=== Data supplied ===

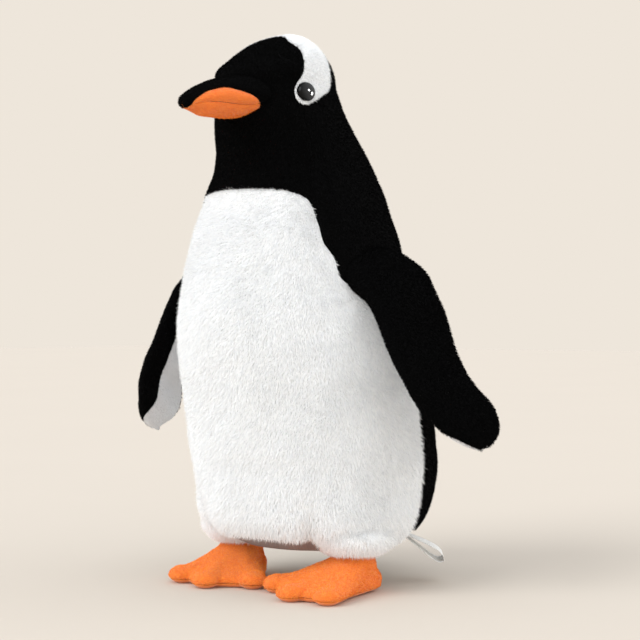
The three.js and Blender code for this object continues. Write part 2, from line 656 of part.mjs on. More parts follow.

===
=== Data supplied ===

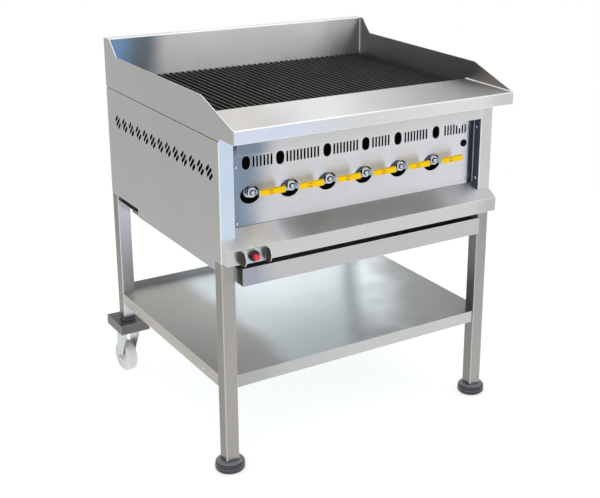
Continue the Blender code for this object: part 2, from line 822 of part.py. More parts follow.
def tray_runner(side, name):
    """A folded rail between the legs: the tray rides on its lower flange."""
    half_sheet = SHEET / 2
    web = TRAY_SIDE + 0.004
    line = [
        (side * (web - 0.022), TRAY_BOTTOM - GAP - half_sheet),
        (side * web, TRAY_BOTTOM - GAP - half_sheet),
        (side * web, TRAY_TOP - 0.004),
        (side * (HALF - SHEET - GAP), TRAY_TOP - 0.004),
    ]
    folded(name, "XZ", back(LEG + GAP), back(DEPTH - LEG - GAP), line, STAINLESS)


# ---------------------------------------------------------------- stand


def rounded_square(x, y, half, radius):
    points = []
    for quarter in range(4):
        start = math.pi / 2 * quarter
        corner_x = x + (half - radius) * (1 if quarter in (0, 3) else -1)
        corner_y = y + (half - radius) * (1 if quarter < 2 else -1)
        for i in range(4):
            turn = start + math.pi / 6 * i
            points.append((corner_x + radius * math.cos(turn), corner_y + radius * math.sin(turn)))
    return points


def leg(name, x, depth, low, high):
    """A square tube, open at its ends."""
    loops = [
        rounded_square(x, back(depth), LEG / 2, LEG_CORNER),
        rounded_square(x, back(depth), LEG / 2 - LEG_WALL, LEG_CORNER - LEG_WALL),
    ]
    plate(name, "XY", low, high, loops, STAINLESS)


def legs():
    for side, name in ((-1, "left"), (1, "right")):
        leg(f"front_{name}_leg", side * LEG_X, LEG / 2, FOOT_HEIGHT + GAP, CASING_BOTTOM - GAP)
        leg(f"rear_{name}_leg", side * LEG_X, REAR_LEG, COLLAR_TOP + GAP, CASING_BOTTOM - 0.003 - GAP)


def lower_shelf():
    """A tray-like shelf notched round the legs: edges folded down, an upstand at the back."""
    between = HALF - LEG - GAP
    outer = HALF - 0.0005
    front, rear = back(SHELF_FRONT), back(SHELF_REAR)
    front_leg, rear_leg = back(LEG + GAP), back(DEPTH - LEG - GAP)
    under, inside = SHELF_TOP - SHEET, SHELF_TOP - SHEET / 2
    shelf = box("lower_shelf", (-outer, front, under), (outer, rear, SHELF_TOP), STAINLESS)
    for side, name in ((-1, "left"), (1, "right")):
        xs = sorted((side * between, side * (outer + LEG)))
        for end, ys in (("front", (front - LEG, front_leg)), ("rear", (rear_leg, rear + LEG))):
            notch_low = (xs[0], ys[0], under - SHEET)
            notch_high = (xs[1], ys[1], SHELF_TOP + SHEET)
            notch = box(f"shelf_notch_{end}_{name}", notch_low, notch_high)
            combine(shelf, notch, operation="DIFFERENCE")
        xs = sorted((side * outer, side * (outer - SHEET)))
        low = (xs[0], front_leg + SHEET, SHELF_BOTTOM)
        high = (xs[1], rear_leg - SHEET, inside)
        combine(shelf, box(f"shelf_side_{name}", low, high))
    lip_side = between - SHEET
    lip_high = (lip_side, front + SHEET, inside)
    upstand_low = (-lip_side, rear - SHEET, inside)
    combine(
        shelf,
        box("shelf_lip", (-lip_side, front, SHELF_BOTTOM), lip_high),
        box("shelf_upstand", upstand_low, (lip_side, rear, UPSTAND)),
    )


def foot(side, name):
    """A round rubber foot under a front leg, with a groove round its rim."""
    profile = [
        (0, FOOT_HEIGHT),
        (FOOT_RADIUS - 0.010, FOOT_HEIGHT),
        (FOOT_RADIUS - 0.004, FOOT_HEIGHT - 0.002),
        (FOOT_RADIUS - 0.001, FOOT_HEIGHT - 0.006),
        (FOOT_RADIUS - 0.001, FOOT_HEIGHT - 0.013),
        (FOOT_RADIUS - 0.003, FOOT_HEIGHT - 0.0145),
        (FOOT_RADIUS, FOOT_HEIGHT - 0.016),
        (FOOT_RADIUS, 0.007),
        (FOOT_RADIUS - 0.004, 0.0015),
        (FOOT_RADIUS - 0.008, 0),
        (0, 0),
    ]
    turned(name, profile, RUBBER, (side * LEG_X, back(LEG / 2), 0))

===
=== Data supplied ===

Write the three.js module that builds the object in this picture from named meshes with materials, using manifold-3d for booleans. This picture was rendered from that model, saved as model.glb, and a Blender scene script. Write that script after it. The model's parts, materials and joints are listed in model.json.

===

:: What this task involves ::
Starting with the line that contains "Continue the Blender", repeat each line exactly, and stop once the line that contains "0.003 - GAP)" has been repeated.

:: Answer ::
Continue the Blender code for this object: part 2, from line 822 of part.py. More parts follow.
def tray_runner(side, name):
    """A folded rail between the legs: the tray rides on its lower flange."""
    half_sheet = SHEET / 2
    web = TRAY_SIDE + 0.004
    line = [
        (side * (web - 0.022), TRAY_BOTTOM - GAP - half_sheet),
        (side * web, TRAY_BOTTOM - GAP - half_sheet),
        (side * web, TRAY_TOP - 0.004),
        (side * (HALF - SHEET - GAP), TRAY_TOP - 0.004),
    ]
    folded(name, "XZ", back(LEG + GAP), back(DEPTH - LEG - GAP), line, STAINLESS)


# ---------------------------------------------------------------- stand


def rounded_square(x, y, half, radius):
    points = []
    for quarter in range(4):
        start = math.pi / 2 * quarter
        corner_x = x + (half - radius) * (1 if quarter in (0, 3) else -1)
        corner_y = y + (half - radius) * (1 if quarter < 2 else -1)
        for i in range(4):
            turn = start + math.pi / 6 * i
            points.append((corner_x + radius * math.cos(turn), corner_y + radius * math.sin(turn)))
    return points


def leg(name, x, depth, low, high):
    """A square tube, open at its ends."""
    loops = [
        rounded_square(x, back(depth), LEG / 2, LEG_CORNER),
        rounded_square(x, back(depth), LEG / 2 - LEG_WALL, LEG_CORNER - LEG_WALL),
    ]
    plate(name, "XY", low, high, loops, STAINLESS)


def legs():
    for side, name in ((-1, "left"), (1, "right")):
        leg(f"front_{name}_leg", side * LEG_X, LEG / 2, FOOT_HEIGHT + GAP, CASING_BOTTOM - GAP)
        leg(f"rear_{name}_leg", side * LEG_X, REAR_LEG, COLLAR_TOP + GAP, CASING_BOTTOM - 0.003 - GAP)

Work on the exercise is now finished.